# EXERCISE GOAL:
Tally the lines in the data that follows that include the word "this", and report nothing but the total.

------ INFORMATION SHOWN

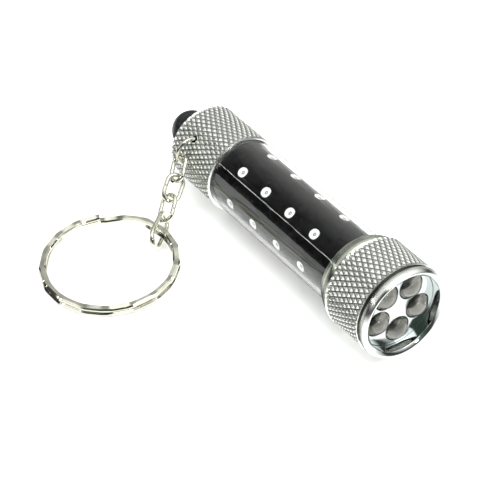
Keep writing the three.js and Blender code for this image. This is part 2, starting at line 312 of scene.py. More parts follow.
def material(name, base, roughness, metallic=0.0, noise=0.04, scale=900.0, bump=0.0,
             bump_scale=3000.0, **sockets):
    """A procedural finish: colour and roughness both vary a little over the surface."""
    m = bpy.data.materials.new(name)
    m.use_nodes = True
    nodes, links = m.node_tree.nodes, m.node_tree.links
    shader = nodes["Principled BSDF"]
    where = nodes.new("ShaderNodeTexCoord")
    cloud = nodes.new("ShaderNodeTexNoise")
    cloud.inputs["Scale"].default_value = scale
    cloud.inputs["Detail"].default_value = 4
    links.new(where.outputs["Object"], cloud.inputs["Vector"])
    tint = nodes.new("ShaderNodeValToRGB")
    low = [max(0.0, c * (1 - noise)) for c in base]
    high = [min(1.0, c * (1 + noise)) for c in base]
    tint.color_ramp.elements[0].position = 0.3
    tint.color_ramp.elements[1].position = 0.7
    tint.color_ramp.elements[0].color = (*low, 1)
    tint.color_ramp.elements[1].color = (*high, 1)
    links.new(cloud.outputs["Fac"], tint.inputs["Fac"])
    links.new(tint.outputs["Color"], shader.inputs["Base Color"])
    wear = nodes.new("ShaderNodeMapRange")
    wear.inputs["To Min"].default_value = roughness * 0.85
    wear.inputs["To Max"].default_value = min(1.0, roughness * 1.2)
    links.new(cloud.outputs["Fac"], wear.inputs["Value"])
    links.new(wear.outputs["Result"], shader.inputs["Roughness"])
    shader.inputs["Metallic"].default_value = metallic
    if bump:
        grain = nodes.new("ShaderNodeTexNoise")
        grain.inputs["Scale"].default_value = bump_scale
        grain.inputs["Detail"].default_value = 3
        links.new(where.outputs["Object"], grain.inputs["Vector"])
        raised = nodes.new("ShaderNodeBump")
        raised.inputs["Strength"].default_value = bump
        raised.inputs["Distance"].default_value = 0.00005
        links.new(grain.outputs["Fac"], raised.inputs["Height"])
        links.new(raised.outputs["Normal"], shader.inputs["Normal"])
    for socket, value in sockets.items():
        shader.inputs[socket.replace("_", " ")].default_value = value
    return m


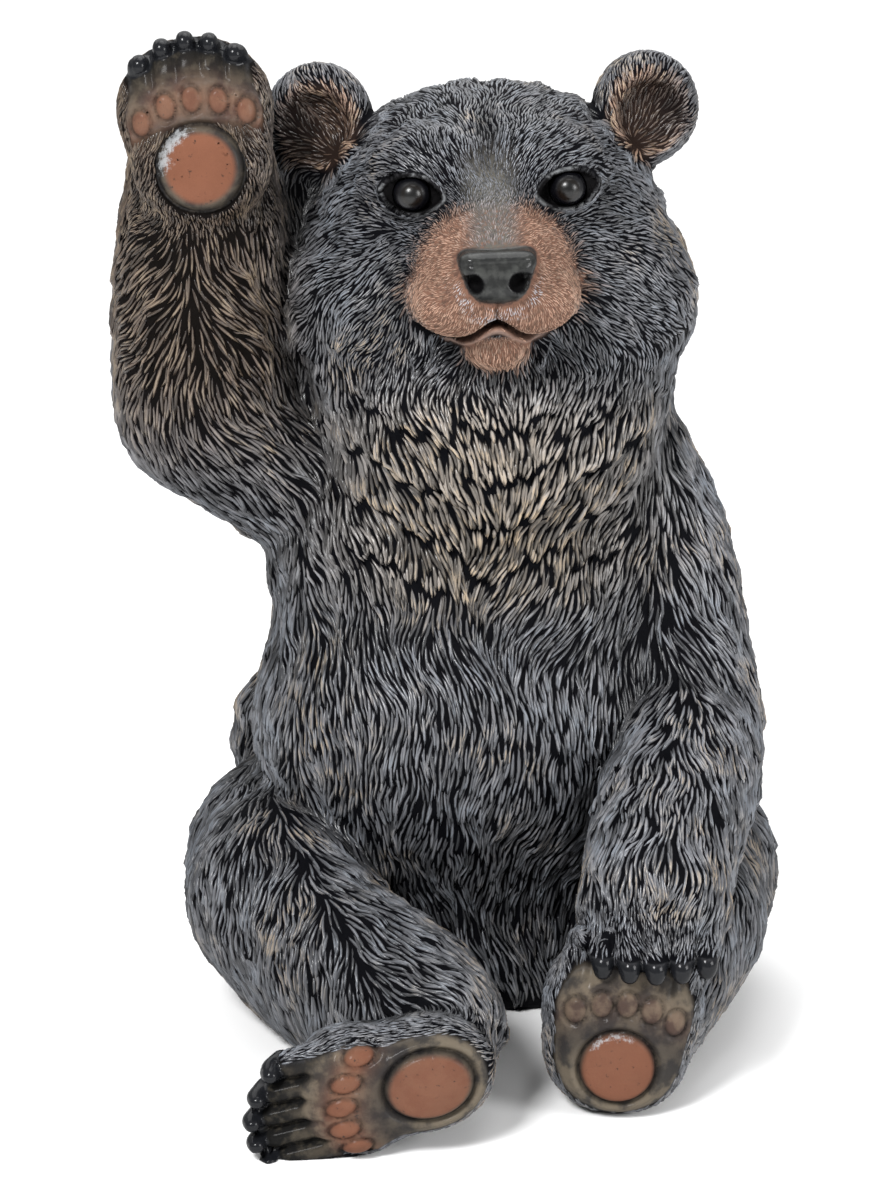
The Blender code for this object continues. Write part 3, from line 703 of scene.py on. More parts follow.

------------

# TASK OUTPUT:
2